19 Ocak 2010 Salı

Noktalı Virgül

İcadından materyaline, el yazmasından basılısına, insana kattıklarından dezenformasyona kadar bir çok şey söylendi kitaba dair. Formel veya enformel tüm dini ve felsefi öğretilerde “okumak” üstüne de elbette. Neyin okunacağına ilişkin; felsefeden, dinden, eğitim sisteminden, gelenek ve göreneklerden, babalardan, ablalardan tutamaklar arandı. Kimi okuma ideolojikti, kimisi edebi. Bazen bir şeyi anlamak bazen de unutmak için, hayal kurabilmek, sıkıntıdan kurtulabilmek için, geçmemiz gereken ders, sevgiliye methiyeler düzmek için okuduk. Okuduğumuza pişman olduğumuz, daha başındayken sıkılıp bir kenara bıraktığımız kitaplar oldu ya da “başucu” yapıp tekrar tekrar okuduk kimisini.
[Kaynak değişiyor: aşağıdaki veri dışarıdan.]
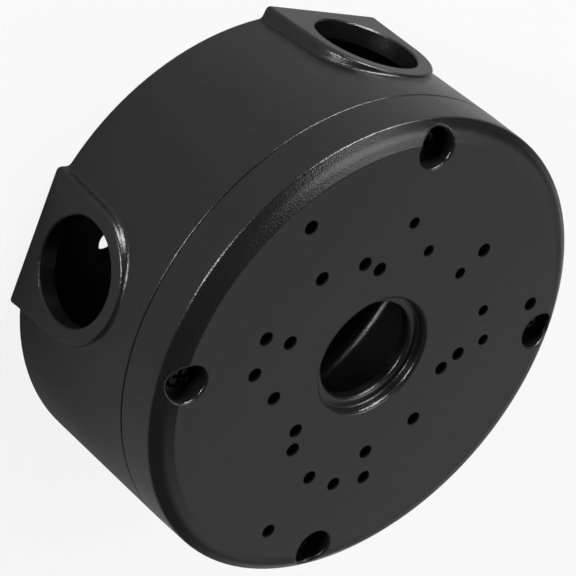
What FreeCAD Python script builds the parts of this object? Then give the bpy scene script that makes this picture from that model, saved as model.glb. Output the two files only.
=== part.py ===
import FreeCAD, Part
import math
import os

# Round camera junction box, in millimetres
# The back face lies in the plane z = 0 on the wall, and the cover faces +Z
# One cable entry points along +X and the other along +Y

# Overall form
box_radius = 69.0
box_depth = 63.0
cover_depth = 15.0
seam_rounding = 0.5

# Walls of the base
base_draft = 0.3
base_wall = 2.8
floor_thickness = 3.0
floor_corner_radius = 3.0
back_edge_rounding = 0.5
back_run_out = 4.0
wall_closing_azimuth = 225.0

# Rim of the base, with the groove for the seal
rim_width = 5.4
rim_height = 4.5
rim_taper = 2.6
groove_wall = 1.4
groove_width = 2.2
groove_depth = 2.8

# Seal ring, pressed by a tongue under the cover
seal_side_gap = 0.3
seal_rounding = 0.35
tongue_height = 0.9
tongue_side_gap = 0.05
tongue_band = 4.0
tongue_band_taper = 1.3

# Cable entries on the side wall, each with a flat pad round its hole
entry_azimuths = (0.0, 90.0)
entry_bore_radius = 14.5
entry_floor_gap = 2.1
entry_pad_margin = 4.3
entry_pad_flare = 3.5
entry_pad_proud = 0.9
entry_pad_thickness = 5.3
entry_pad_draft = 0.6
entry_side_rounding = 1.3
entry_crest_rounding = 0.5
entry_side_foot_rounding = 1.5
entry_crest_foot_rounding = 0.25
entry_rim_rounding = 0.4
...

13 yıldır 131 sayıda; yeni çıkanlardan, Türkçe’de henüz çevirisi olmayanına, kıyıda kalmış, baskısı tükenmişlere, edebisinden, siyasisine binlerce kitap için tanıtım, eleştirel, çapraz karşılaştırmalı metinler kaleme alınmış olan, okuyucunun isterse okumalarını, eleştirilerini gönderip yazarı olabildiği Türkiye’de bir benzeri daha olmayan bir dergiydi Virgül. Bu özellikleri ve mutlaka unuttuğumuz diğer özellikleri için “kitap”a ışık tutan, bunu herhangi bir siyasi öğretiye yaslamadan yapmayı becerebilmiş değerli bir başvuru yayınıydı. İsmi herkesçe bilinen marka olanları da dahil, beşyüz bilemediniz bin baskıyla kitap satışı yapmaya çalışan ve sayıları bini bulan yayınevi için bir tanıtım mecrasıydı. Takipçileri için; kişisel kütüphanelerini oluşturmakta bir referans kaynağıydı. Ancak ne var ki, dağıtım ve bütçe sıkıntılarıyla ilk defa 2 ayda bir yayınlandığı 2009 senesinin Kasım-Aralık 131. sayısı ile “nokta” dedi.

Virgül’ün koyduğu bu noktada kime ne söylenmeli ve bunu nasıl ifade etmeli bilemiyor insan. Evet, kitap okunmayan ve teşvik edilmeyen bir çağdayız biliyoruz. Az da olsa bir şeyler okuyacaksak ne okuyacağımıza dair bir ön fikir sahibi olmanın, örgüsü albenili arka kapak tanıtımlarından yanılgıya düşmemenin aracından yoksun kaldık. Bu yoksun kalmışlığa katkısı olan tüm yayınevlerine, dağıtım kanallarına vermedikleri tüm destekler ve kendi bulundukları ağacın ana damar dallarından birini kopardıkları için deriiin saygılarımızı sunuyoruz. Sayeniz de biz okurlar da doldurulması güç bir boşlukta kaldık, çok yaşayın!!!